Run the following to parse the metadata JSON file into CSV format that the loader accepts. Remember to replace metadata_strict_small.json with the appropriate filename if needed.
$ python parse_metadata_json.py metadata_strict_small.json
The above should result in following two files that can be loaded into YugaByte DB subsequently:
cronos_products.csvcronos_product_rankings.csv
You need the Cassandra loader for YugaByte DB in order to load the data. You can fetch the Cassandra loader by running the following:
$ wget https://github.com/YugaByte/cassandra-loader/releases/download/v0.0.27-yb-1/cassandra-loader
$ chmod +x cassandra-loader
Load the data in cronos_products.csv into YugaByte DB by running the following command:
$ cassandra-loader -f cronos_products.csv -host localhost -schema \
"cronos.products(asin, title, price, imUrl, also_bought, also_viewed, bought_together, brand, categories)"
You should see output as follows:
*** Processing cronos_products.csv
*** DONE: cronos_products.csv number of lines processed: 10 (10 inserted)
Lines Processed: 9 Rate: 0.0
Load the data in cronos_product_rankings.csv into YugaByte DB by running the following command:
$ cassandra-loader -f cronos_product_rankings.csv -host localhost -schema \
"cronos.product_rankings(asin, category, sales_rank)"
You should see the following as output:
*** Processing cronos_product_rankings.csv
*** DONE: cronos_product_rankings.csv number of lines processed: 8 (8 inserted)

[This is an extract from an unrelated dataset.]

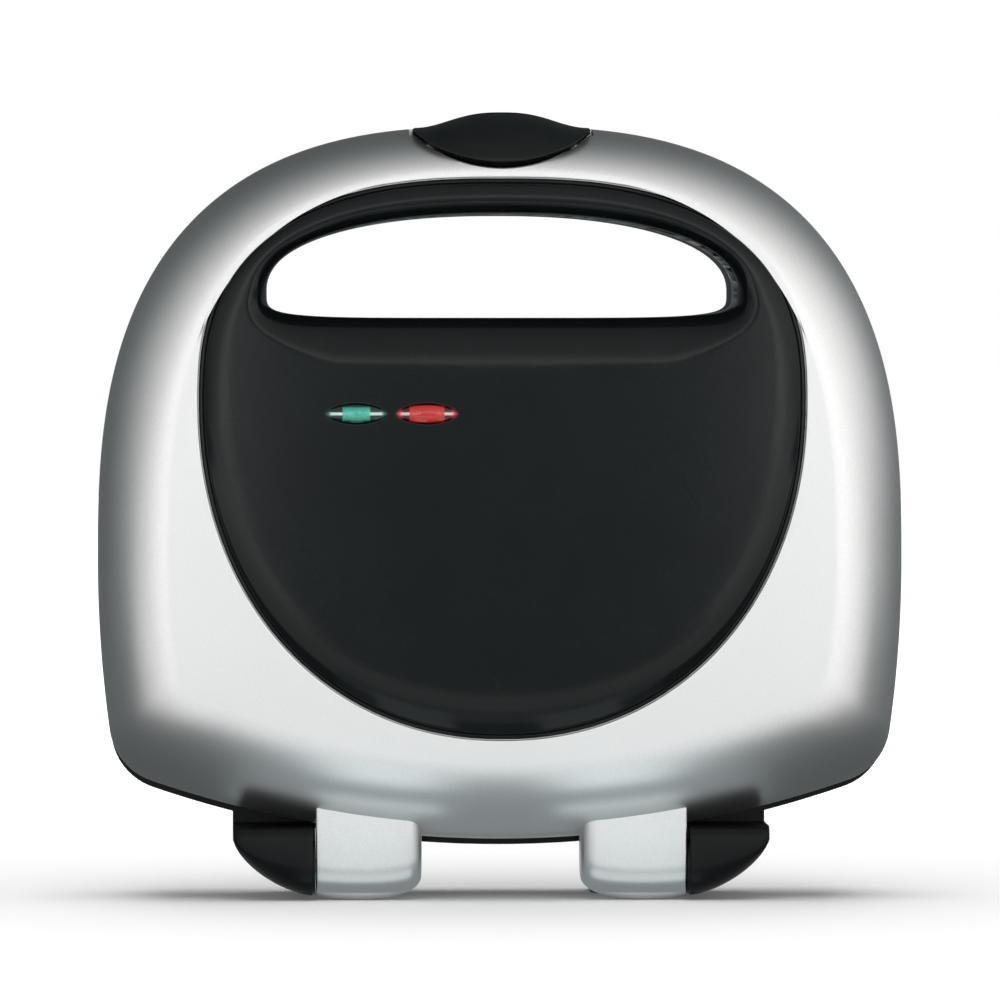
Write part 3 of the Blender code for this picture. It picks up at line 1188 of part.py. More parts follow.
def build():
    lid = [
        lid_shell(), lid_panel(), lid_bezel(), cooking_plate("upper_plate", LID),
        reflector("upper_reflector", LID), element("upper_element", LID),
        lens("ready_lens", READY_X, GREEN), lens("power_lens", POWER_X, RED),
        lamp("ready_lamp", READY_X), lamp("power_lamp", POWER_X), lamp_holder(),
        rod("latch_pin", LATCH_PIN_RADIUS, -LATCH_PIN_HALF_LENGTH, LATCH_PIN_HALF_LENGTH, "x",
            (LATCH_PIN_Y, LATCH_PIN_Z), STEEL),
    ]
    for i, (x, z) in enumerate(case_screw_places()):
        lid.append(screw(f"lid_screw_{i + 1}", x, LID_SCREW_Y + FIT, z, BASE))
    for i, z in enumerate(plate_screw_heights()):
        lid.append(screw(f"upper_plate_screw_{i + 1}", 0.0, -REFLECTOR_DEPTH - FIT, z, LID,
                         PLATE_SCREW_LENGTH))
    moving = [latch()]
    base_shell()
    base_bezel()
    cooking_plate("lower_plate", BASE)
    reflector("lower_reflector", BASE)
    element("lower_element", BASE)
    cord_gland()
    cord_clamp()
    terminal_block()
    thermostat()
    thermal_fuse()
    for i, (x, z) in enumerate(case_screw_places()):
        screw(f"base_screw_{i + 1}", x, BASE_SCREW_Y + FIT, z, BASE)
    for i, z in enumerate(plate_screw_heights()):
        screw(f"lower_plate_screw_{i + 1}", 0.0, REFLECTOR_DEPTH + FIT, z, BASE, PLATE_SCREW_LENGTH)
    for i, (x, z) in enumerate(foot_places()):
        foot(f"foot_{i + 1}", x, z)
    for side, hand in zip(SIDES, ("left", "right")):
        screw(f"clamp_screw_{hand}", side * CLAMP_POST_X, CLAMP_POST_END_Y - FIT - CLAMP_THICKNESS - FIT,
              CLAMP_Z, LID, CLAMP_SCREW_LENGTH)
        rod(f"hinge_pin_{hand}", HINGE_PIN_RADIUS, side * HINGE_PIN_INNER_X, side * HINGE_PIN_OUTER_X,
            "x", (HINGE_Y, HINGE_Z), STEEL)
    hinge = joint_empty("lid_hinge", (0.0, HINGE_Y, HINGE_Z))
    pivot = joint_empty("latch_pivot", (0.0, LATCH_PIN_Y, LATCH_PIN_Z))
    hang(hinge, lid + [pivot])
    hang(pivot, moving)


def joint_empty(name, place_at):
    made = bpy.data.objects.new(name, None)
    made.location = place_at
    PARTS.objects.link(made)
    return made


def hang(parent, children):
    """Parent the children and keep them where they are."""
    for child in children:
        child.parent = parent
        child.matrix_parent_inverse = Matrix.Translation(parent.location).inverted()


clear_scene()
PARTS = new_collection("sandwich_maker")
CUTTERS = new_collection("cutters")
SILVER = material("silver_paint", (0.55, 0.56, 0.57), 0.35, 0.7)
BLACK_GLOSS = material("black_gloss_plastic", (0.017, 0.02, 0.021), 0.22)
BLACK_SATIN = material("black_satin_plastic", (0.012, 0.013, 0.014), 0.45)
NONSTICK = material("nonstick_coating", (0.025, 0.025, 0.026), 0.5)
STEEL_SHEET = material("steel_sheet", (0.55, 0.55, 0.54), 0.4, 1.0)
STEEL = material("steel", (0.5, 0.5, 0.5), 0.3, 1.0)
CERAMIC = material("ceramic", (0.75, 0.74, 0.7), 0.6)
RUBBER = material("rubber", (0.02, 0.02, 0.02), 0.8)
GLASS = material("lamp_glass", (0.8, 0.5, 0.3), 0.1)
GREEN = material("green_lens", (0.08, 0.55, 0.45), 0.15)
RED = material("red_lens", (0.6, 0.04, 0.03), 0.15)
build()
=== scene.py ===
# A sandwich maker stored upright on its hinge end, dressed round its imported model.
# x runs across it, y from the lid in front to the base behind, z up. Lengths are in metres.

import math

import bmesh
import bpy
import numpy as np
from mathutils import Matrix, Vector


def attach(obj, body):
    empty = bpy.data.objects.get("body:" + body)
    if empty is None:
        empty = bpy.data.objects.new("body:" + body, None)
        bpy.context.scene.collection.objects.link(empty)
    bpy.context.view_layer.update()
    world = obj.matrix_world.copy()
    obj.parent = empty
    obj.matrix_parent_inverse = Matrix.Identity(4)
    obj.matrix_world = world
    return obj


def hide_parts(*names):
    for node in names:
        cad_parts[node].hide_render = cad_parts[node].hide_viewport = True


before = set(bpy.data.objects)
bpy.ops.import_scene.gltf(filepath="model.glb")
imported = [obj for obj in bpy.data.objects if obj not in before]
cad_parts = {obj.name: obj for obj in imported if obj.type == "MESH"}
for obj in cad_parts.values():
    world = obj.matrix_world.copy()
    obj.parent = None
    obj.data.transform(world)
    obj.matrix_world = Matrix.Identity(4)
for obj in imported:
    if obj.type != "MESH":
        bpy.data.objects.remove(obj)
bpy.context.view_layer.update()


# Camera: far off, a little left of the middle and about as high as the finger opening
cameraPlace = {"at": (-0.090, -3.200, 0.189), "aim": (0.0, -0.0145, 0.1287), "widthSeen": 0.32338}


def makeCamera(place):
    eye, aim = Vector(place["at"]), Vector(place["aim"])
    data = bpy.data.cameras.new("studioCamera")
    data.sensor_width = 36.0
    data.lens = data.sensor_width * (aim - eye).length / place["widthSeen"]
    made = bpy.data.objects.new("studioCamera", data)
    made.location = eye
    made.rotation_euler = (aim - eye).to_track_quat("-Z", "Y").to_euler()
    bpy.context.scene.collection.objects.link(made)
    bpy.context.scene.camera = made
    return made


makeCamera(cameraPlace)


# Node helpers

def fromHex(text):
    # sRGB hex to the linear colour that the shaders want
    parts = [int(text[i:i + 2], 16) / 255 for i in (1, 3, 5)]
    linear = [c / 12.92 if c <= 0.04045 else ((c + 0.055) / 1.055) ** 2.4 for c in parts]
    return (*linear, 1.0)


def addNode(tree, kind, settings=None, links=None):
    # one node; a setting goes to its property, its ramp or its socket, a link joins an output to a socket
    made = tree.nodes.new(kind)
    for key, value in (settings or {}).items():
        if key == "ramp":
            stops = made.color_ramp.elements
            while len(stops) < len(value):
                stops.new(0.5)
            for stop, (position, colour) in zip(stops, value):
                stop.position, stop.color = position, colour
        elif isinstance(key, str) and hasattr(made, key):
            setattr(made, key, value)
        else:
            made.inputs[key].default_value = value
    for key, output in (links or {}).items():
        tree.links.new(output, made.inputs[key])
    return made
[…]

Lines Processed: 7 Rate: 0.0
- To query a product and get its details:
cqlsh> SELECT * FROM cronos.products WHERE asin='0000031909';
- To query all the categories and the respective sales ranks for a given product:
cqlsh> SELECT * FROM cronos.product_rankings WHERE asin='0000031909';
asin | category | sales_rank
------------+--------------+------------
0000031909 | Toys & Games | 201847
(1 rows)
- To query the top 10 products in a given category by sales rank:
cqlsh> SELECT * FROM cronos.product_rankings WHERE category='Toys & Games' LIMIT 10;
category | sales_rank | asin
--------------+------------+------------
Toys & Games | 201847 | 0000031909
Toys & Games | 211836 | 0000031852
(2 rows)